■ Directions for this task ■
Copy each line below in which the string "model" occurs.

■ Supplied material ■

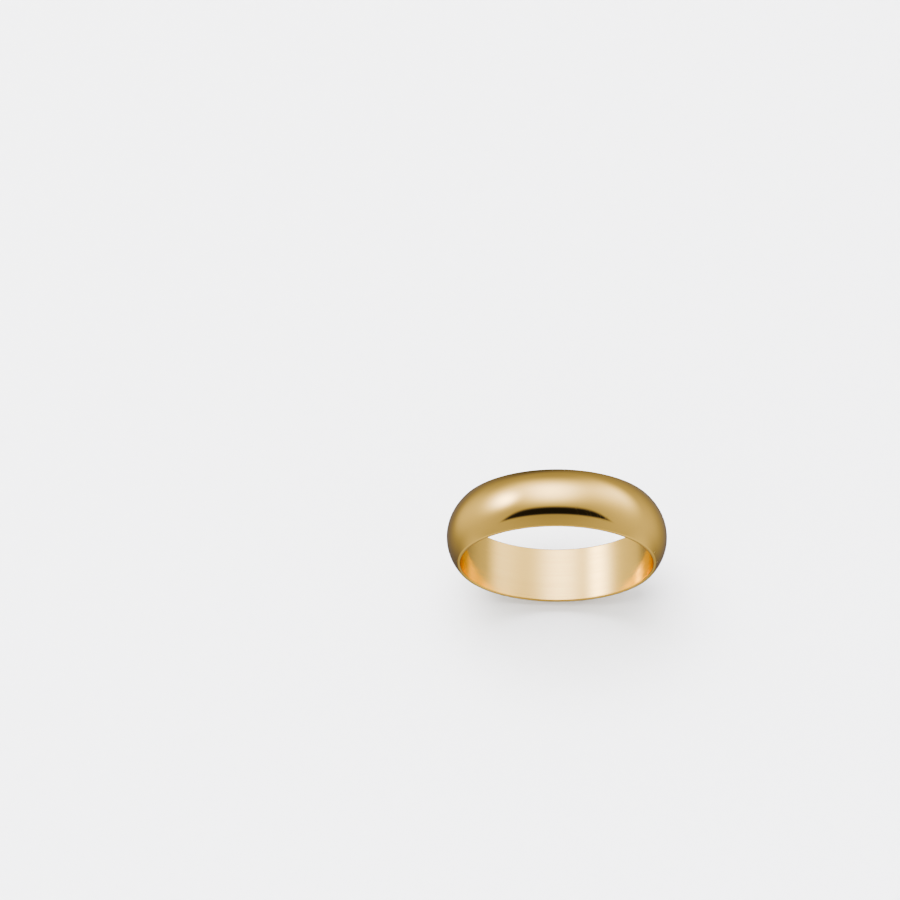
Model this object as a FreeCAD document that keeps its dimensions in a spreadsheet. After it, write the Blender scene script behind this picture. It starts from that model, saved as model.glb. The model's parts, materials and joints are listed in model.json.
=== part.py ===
import FreeCAD, Part
import math
import os
import Sketcher

# Plain half-round wedding band, in millimetres.
#
# The whole ring is one solid piece of gold. It is rolled or turned as a seamless
# hoop, so there is no joint in it, and it carries no stone, setting or fastener.
# In section it has a domed outside, a small shoulder arc that turns the dome into
# each side, a narrow flat land on each side, softened inner edges and a straight bore.
#
# Frame: the ring stands upright, its axis along Y and +Z up. The origin is the
# centre of the bore, midway between the two sides.

BAND = "band"

# Driving dimensions: alias, size, what it measures.
DRIVING_SIZES = [
    ("ring_size", 56.0, "inside circumference, which is the ring's ISO size"),
    ("band_width", 5.5, "from one side to the other, along the axis"),
    ("crown_thickness", 1.37, "metal between the bore and the top of the dome"),
    ("dome_radius", 4.06, "arc of the domed outside, in section"),
    ("shoulder_radius", 0.20, "arc between the dome and each side, in section"),
    ("inner_edge_radius", 0.10, "arc between each side and the bore, in section"),
]

# Sketcher's names for the ends of an arc or a line, its centre, and the sketch's axes.
START = 1
END = 2
CENTRE = 3
ORIGIN_POINT = (-1, 1)
VERTICAL_AXIS = -2

FULL_TURN = 360.0


def add_size_sheet(doc):
    """The spreadsheet that drives the model: one row for each size."""
    sheet = doc.addObject("Spreadsheet::Sheet", "Sizes")
    for row, (alias, size, meaning) in enumerate(DRIVING_SIZES, start=1):
        sheet.set(f"A{row}", meaning)
        sheet.set(f"B{row}", str(size))
        sheet.setAlias(f"B{row}", alias)
    doc.recompute()
    return sheet


def origin_plane(body, role):
    """One of the body's own three origin planes, found by its role."""
    planes = [item for item in body.Origin.OriginFeatures if item.Role == role]
    return planes[0]


def arc(centre_across, centre_up, radius, from_degrees, to_degrees):
    """An arc of the section, drawn anticlockwise."""
    centre = FreeCAD.Vector(centre_across, centre_up, 0)
    circle = Part.Circle(centre, FreeCAD.Vector(0, 0, 1), radius)
    return Part.ArcOfCircle(circle, math.radians(from_degrees), math.radians(to_degrees))


def line(from_across, from_up, to_across, to_up):
    """A straight stretch of the section."""
    start = FreeCAD.Vector(from_across, from_up, 0)
    end = FreeCAD.Vector(to_across, to_up, 0)
    return Part.LineSegment(start, end)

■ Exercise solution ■
Model this object as a FreeCAD document that keeps its dimensions in a spreadsheet. After it, write the Blender scene script behind this picture. It starts from that model, saved as model.glb. The model's parts, materials and joints are listed in model.json.
    """The spreadsheet that drives the model: one row for each size."""